A Sanremo Benigni ci ha spiegato la Costituzione, ma c’è un un’altra parola: la guerra. A sinistra sembra sparita o ha un altro senso?
“Non può esserci una sinistra che non faccia ogni sforzo per la pace, è un valore intrinseco che non deve perdere e dobbiamo insistere ogni giorno. Io sono attivista europea convinta e soffro dell’assenza di una voce univoca dell’Ue. Da un lato è riuscita a trovare compattezza sul tema delle sanzioni ma non a rendersi protagonista di una forte iniziativa di pace. I governi dovrebbero superare le proprie gelosie e condividere competenze su difesa e spesa militare per una difesa europea. Ho sostenuto la resistenza ucraina, ma non è con le armi che si mette fine alla guerra se manca lo sforzo di pace e io voglio stimolarla. E poi, lo ribadisco, siamo contro l’aumento della spesa militare che stanno facendo i Paesi europei”.
Se lei diventerà Segretario e dovrà formare un’alleanza, prima telefona a Renzi o a Conte? O a nessuno dei due?
“L’unico modo per mettere insieme il fronte più largo è farle non sulle simpatie tra di noi, ma mettere avanti i temi e fare una proposta segnata dalla visione che prevarrà in queste primarie. Sarà il congresso a stabilire la visione e l’invito sarà aperto a tutte le forze alternative alle destre per ragionare insieme”.
Ma secondo lei il terzo polo è ancora considerato alternativo alle destre?
“Sono all’opposizione, me lo auguro. Spero non vada con la destra. Dopo il 25 settembre sarebbe impensabile non collaborare”.
Un suo difetto e un pregio di Giorgia Meloni.
“Lei simpatica (poi ci pensa, ndr) e io sono testona”.
La lascio alla sua campagna. Chi vincerà le primarie?

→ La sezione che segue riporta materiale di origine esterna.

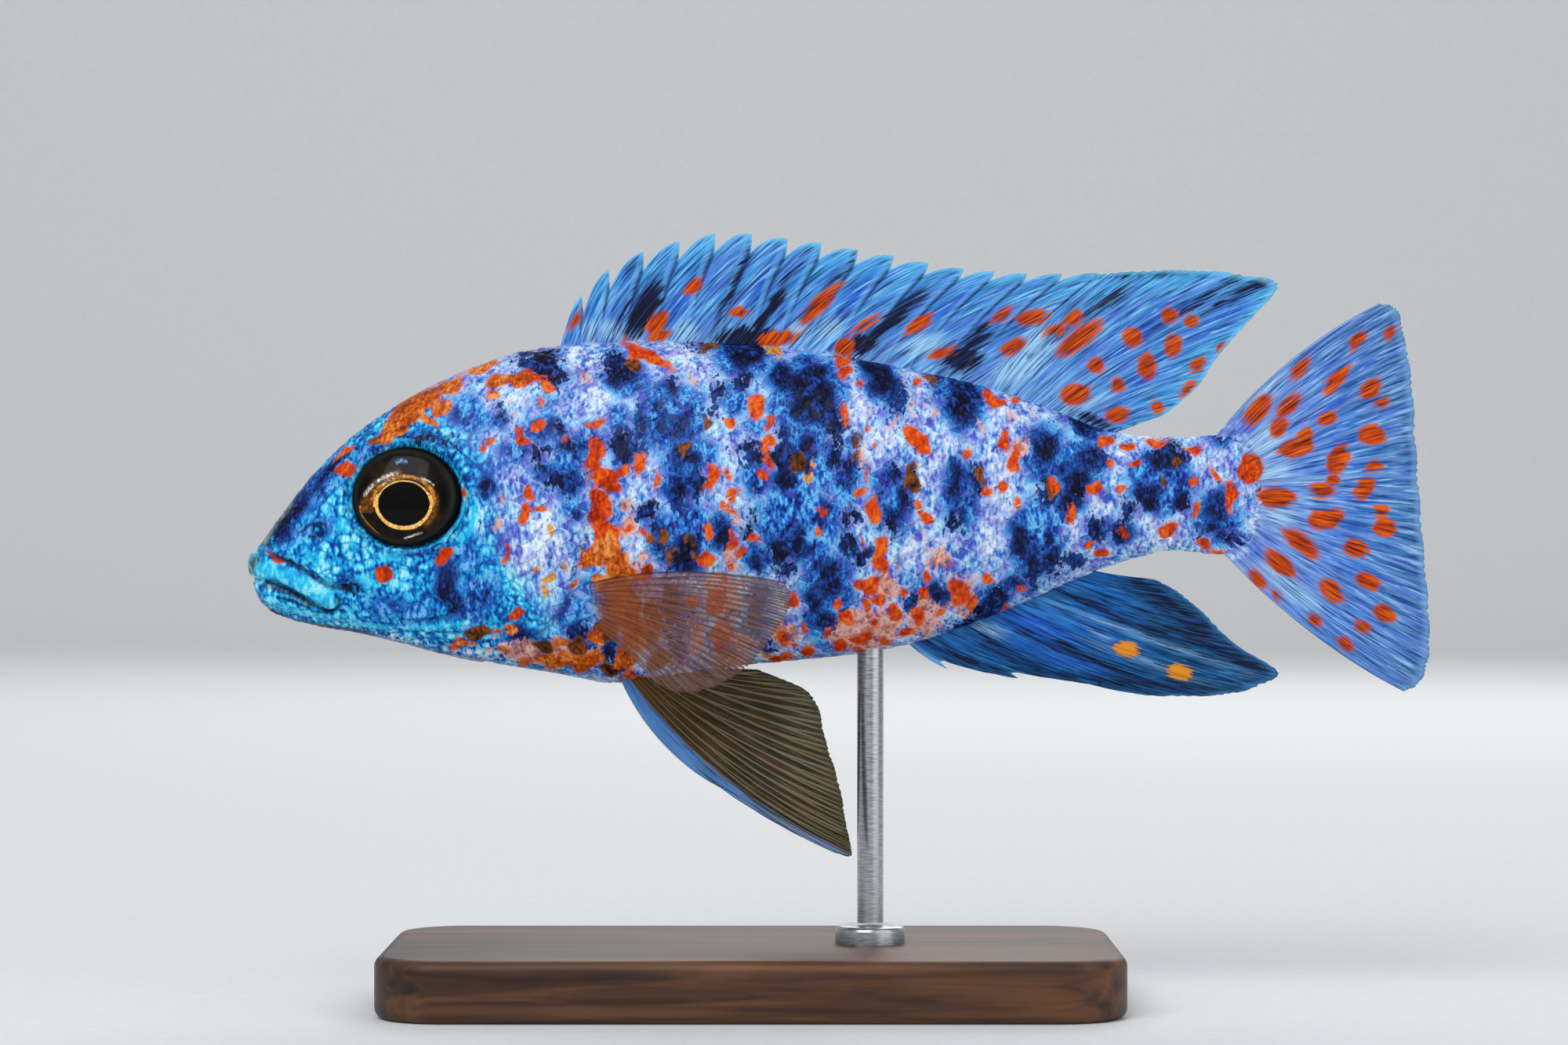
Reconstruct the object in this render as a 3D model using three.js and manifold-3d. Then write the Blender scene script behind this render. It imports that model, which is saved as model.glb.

“Noi. Ne sono convinta, ho visto una partecipazione fuori dall’ordinario. A Bruxelles abbiamo vinto il congresso in uno dei circoli più numerosi di tutta la comunità democratica all’estero. C’è l’idea di un partito che ha voglia di circondarsi di persone più competenti anche nella speranza che arrivino più bravi e che mi dicano ‘è il nostro turno’”.